The top coffee grinder guide includes context on where commercial grinders like the E65S fit relative to home equipment.

FAQ

Is the E65S GBW worth the price over the standard E65S?

In a cafe context, yes if your volume justifies it. The GBW's consistency benefit scales with volume: the more shots you pull per day, the more drift you'd otherwise accumulate with time-based dosing. For low-volume setups (under 50 shots per day), the standard E65S and periodic scale checks achieve comparable results at lower cost.

How often do the E65S GBW burrs need replacing?

Mahlkonig rates the E65S burrs for 1,000 kg of coffee before replacement. At a cafe grinding 5 kg per day, that's about 200 days of use or roughly 6-8 months. At home grinding 100-200 grams per day, the same burrs would last several years.

Can the GBW scale be calibrated in the field?

Yes. The offset calibration (for flight time) and zero calibration can both be adjusted by the user via the machine's menu. Full calibration is also available through Mahlkonig's service network.

What portafilter sizes does the E65S GBW support?

The standard cradle supports 58mm portafilters, which is the most common size in commercial espresso equipment. Adapters for 54mm portafilters are available from Mahlkonig and third-party suppliers.

Final Thoughts

The Mahlkonig E65S GBW is exceptional equipment for the purpose it was designed for: high-volume, consistent espresso service in professional or serious home setups. The gravimetric dosing system genuinely delivers on its promise of dose consistency that time-based grinders can't match at scale.

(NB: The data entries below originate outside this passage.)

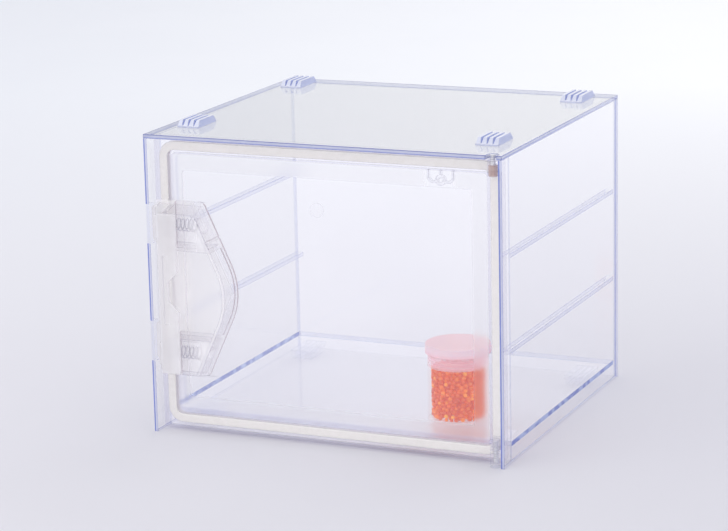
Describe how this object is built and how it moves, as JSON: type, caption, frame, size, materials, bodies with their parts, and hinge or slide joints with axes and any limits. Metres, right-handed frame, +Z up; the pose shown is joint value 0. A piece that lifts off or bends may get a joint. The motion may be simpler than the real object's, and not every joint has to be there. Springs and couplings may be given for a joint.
{
  "type": "filament dryer box",
  "caption": "Clear bench-top dry box with a gasketed side-hinged door, squeeze latch grip, shelf rails, stacking blocks and a lidded jar of silica gel.",
  "frame": {"origin": "bottom centre of the whole object's bounding box, the handle included, on the surface the cabinet stands on", "axes": "+X to the right seen from the door side, +Y towards the back, +Z up"},
  "size_m": [0.3, 0.289, 0.249],
  "materials": {
    "clear_plate": "polished clear sheet with blue-tinted cut edges",
    "block_plastic": "blue-tinted clear moulding",
    "clear_moulding": "clear moulding",
    "clear_door": "clear moulding, polished window in a fine matt border",
    "clear_handle": "clear moulding, faintly warm grey",
    "gasket_cream": "smooth cream seal",
    "bush_amber": "translucent brown bearing plastic",
    "bush_grey": "olive grey bearing plastic",
    "pin_steel": "ground",
    "spring_steel": "drawn wire",
    "jar_clear": "clear moulding",
    "gel_orange": "translucent orange beads",
    "cap_pink": "translucent, lit pink by the gel",
    "liner_white": "foam sheet"
  },
  "bodies": {
    "cabinet": {"left_wall": "clear_plate", "right_wall": "clear_plate", "back_panel": "clear_plate", "floor_panel": "clear_plate", "top_panel": "clear_plate", "sealing_frame": "clear_plate", "shelf_rail_left_lower": "clear_plate", "shelf_rail_left_upper": "clear_plate", "shelf_rail_right_lower": "clear_plate", "shelf_rail_right_upper": "clear_plate", "stacking_block_front_left": "block_plastic", "stacking_block_back_left": "block_plastic", "stacking_block_front_right": "block_plastic", "stacking_block_back_right": "block_plastic", "underside_block_front_left": "block_plastic", "underside_block_back_left": "block_plastic", "underside_block_front_right": "block_plastic", "underside_block_back_right": "block_plastic", "hinge_cap_top": "clear_moulding", "hinge_pin_top": "pin_steel", "hinge_bracket_bottom": "clear_moulding", "hinge_pin_bottom": "pin_steel"},
    "door": {"door_panel": "clear_door", "door_gasket": "gasket_cream", "card_hook": "clear_door", "hinge_bush_top": "bush_amber", "hinge_bush_bottom": "bush_grey", "handle_grip": "clear_handle"},
    "latch": {"latch_slider": "clear_handle", "latch_spring_lower": "spring_steel", "latch_spring_upper": "spring_steel"},
    "jar": {"jar_body": "jar_clear", "silica_gel": "gel_orange"},
    "jar_lid": {"jar_cap": "cap_pink", "cap_liner": "liner_white"}
  },
  "joints": [
    {"name": "door_hinge", "type": "hinge", "parent": "cabinet", "child": "door", "pos_m": [0.1415, -0.125, 0.12], "axis": [0, 0, 1], "range_deg": [0, 170]},
    {"name": "latch_slide", "type": "slide", "parent": "door", "child": "latch", "axis": [1, 0, 0], "range_m": [-0.003, 0.004], "stiffness_N_per_m": 600, "springref_m": -0.008, "deforming": ["latch_spring_lower", "latch_spring_upper"]},
    {"name": "jar_lift", "type": "slide", "parent": "cabinet", "child": "jar", "axis": [0, 0, 1], "range_m": [0, 0.1]},
    {"name": "jar_lid_lift", "type": "slide", "parent": "jar", "child": "jar_lid", "axis": [0, 0, 1], "range_m": [0, 0.04]}
  ]
}
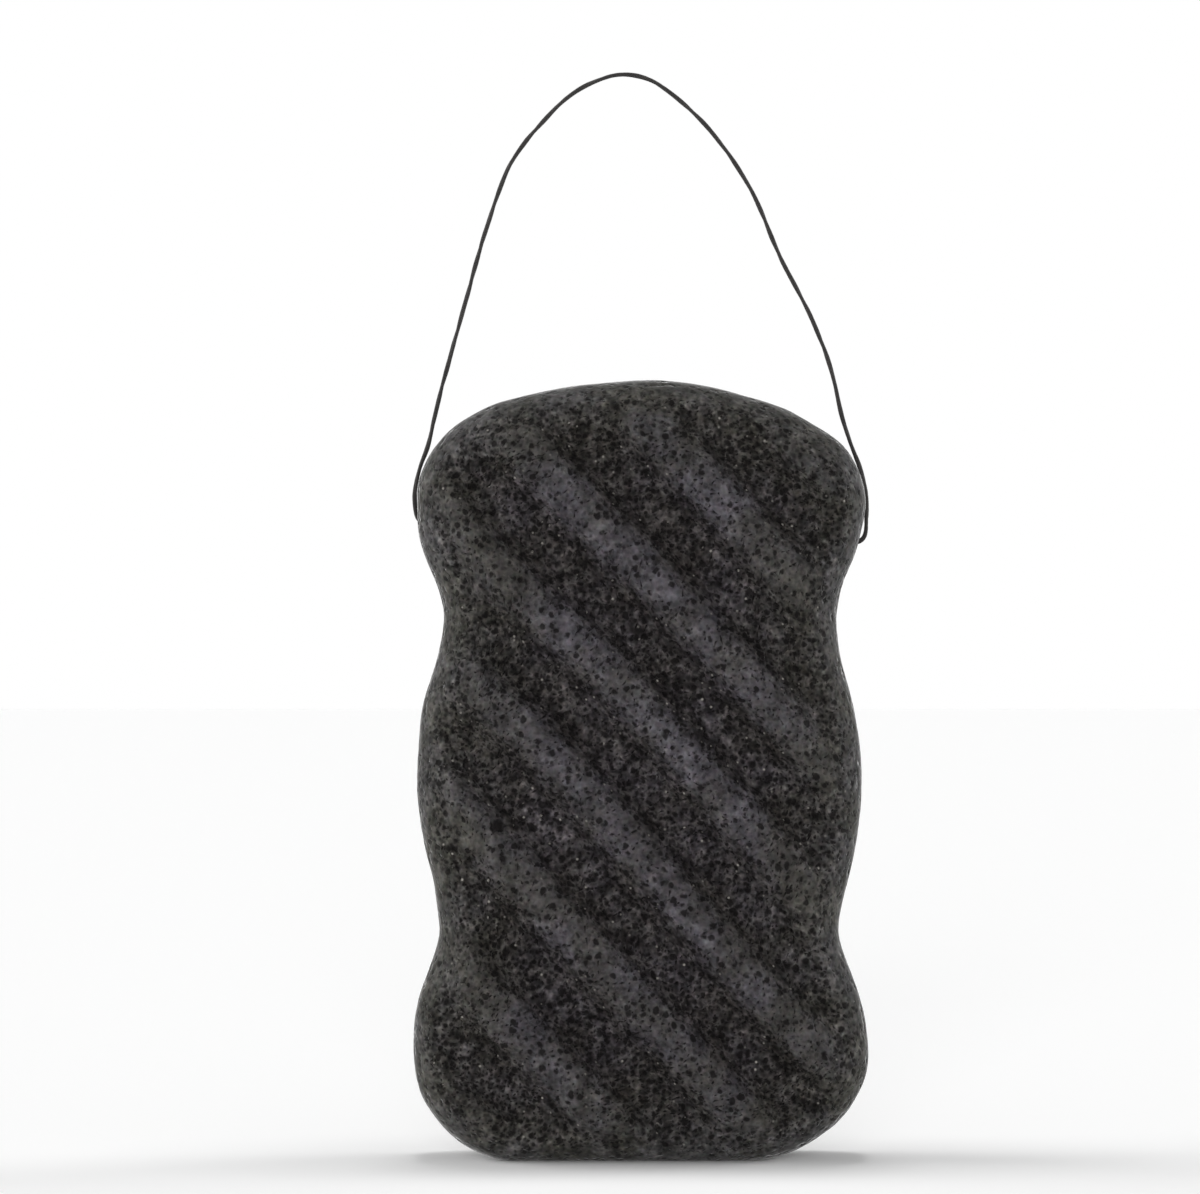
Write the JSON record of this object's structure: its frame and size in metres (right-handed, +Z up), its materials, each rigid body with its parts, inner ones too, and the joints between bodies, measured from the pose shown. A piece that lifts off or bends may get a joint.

For most home espresso setups, the E65S GBW is overkill in both price and capability. The workflow advantages that make it valuable in a busy cafe matter much less when you're pulling two shots before work. Save the $2,000+ for a better espresso machine or a collection of excellent specialty beans, and use a Niche Zero or similar home grinder instead.

If you're evaluating it for a cafe or serious home setup where budget isn't the limiting factor, the E65S GBW is one of the best espresso grinders on the market. The grind quality is as good as equipment at this price point should be.